* _AIM OF THE EXERCISE_
Tally how many lines include "with". The number is the whole answer.

* _MATERIAL FOR THE TASK_
....

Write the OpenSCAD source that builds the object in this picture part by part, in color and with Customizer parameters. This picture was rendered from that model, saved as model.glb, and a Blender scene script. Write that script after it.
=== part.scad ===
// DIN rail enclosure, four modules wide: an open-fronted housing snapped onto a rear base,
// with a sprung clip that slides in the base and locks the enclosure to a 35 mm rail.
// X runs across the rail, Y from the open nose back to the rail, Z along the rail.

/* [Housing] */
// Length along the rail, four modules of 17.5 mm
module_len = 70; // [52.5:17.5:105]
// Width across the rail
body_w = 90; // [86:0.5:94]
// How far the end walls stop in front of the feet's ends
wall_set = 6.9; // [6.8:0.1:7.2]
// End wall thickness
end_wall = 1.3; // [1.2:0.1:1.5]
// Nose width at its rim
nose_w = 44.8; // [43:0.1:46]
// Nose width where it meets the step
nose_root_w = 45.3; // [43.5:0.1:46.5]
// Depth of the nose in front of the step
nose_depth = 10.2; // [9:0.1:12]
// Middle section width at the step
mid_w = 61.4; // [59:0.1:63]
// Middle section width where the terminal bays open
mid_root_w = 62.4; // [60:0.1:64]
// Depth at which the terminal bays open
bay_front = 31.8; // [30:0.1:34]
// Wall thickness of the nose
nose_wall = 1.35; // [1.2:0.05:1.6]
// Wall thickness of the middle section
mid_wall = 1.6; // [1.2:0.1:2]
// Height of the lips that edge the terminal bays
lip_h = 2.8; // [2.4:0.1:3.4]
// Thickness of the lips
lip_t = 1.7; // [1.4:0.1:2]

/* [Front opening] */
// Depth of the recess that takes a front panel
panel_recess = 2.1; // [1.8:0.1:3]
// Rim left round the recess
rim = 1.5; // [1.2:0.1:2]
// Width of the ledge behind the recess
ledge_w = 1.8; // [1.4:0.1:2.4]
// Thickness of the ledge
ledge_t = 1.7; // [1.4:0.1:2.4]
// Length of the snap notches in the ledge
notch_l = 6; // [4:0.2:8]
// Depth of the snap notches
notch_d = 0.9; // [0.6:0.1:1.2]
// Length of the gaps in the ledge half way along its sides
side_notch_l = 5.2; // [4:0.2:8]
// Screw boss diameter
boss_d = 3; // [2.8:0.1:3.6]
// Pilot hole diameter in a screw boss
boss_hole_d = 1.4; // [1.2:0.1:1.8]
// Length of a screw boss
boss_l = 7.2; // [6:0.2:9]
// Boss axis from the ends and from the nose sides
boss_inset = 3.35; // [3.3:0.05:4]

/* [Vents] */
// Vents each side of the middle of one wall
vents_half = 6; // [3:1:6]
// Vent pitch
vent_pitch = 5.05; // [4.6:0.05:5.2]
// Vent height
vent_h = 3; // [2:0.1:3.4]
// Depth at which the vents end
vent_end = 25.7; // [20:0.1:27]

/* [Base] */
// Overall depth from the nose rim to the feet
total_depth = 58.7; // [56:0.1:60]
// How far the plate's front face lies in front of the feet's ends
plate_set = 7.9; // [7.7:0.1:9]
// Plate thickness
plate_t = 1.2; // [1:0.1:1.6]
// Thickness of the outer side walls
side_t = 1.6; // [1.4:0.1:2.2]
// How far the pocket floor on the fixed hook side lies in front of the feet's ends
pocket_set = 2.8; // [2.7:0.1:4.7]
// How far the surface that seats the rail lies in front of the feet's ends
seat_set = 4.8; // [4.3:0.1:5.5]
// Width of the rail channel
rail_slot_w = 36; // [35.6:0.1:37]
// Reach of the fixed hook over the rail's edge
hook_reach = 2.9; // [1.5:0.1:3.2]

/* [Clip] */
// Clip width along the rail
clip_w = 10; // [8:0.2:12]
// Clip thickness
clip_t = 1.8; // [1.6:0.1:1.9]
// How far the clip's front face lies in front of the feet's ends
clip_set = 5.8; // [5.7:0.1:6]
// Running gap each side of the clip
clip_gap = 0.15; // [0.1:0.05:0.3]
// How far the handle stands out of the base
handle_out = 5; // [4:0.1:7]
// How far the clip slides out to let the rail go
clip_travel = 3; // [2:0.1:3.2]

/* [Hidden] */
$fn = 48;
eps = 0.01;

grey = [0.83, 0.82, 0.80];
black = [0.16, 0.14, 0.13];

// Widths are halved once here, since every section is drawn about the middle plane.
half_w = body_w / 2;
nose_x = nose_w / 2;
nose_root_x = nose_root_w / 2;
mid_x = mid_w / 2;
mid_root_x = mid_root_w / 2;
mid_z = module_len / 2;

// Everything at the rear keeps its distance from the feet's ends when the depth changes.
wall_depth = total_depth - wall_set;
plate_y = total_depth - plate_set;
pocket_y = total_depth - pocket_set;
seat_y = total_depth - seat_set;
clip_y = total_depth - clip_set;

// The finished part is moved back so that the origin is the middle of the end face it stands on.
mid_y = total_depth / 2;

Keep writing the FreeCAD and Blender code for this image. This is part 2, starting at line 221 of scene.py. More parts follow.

....

* _FULL SOLUTION_
2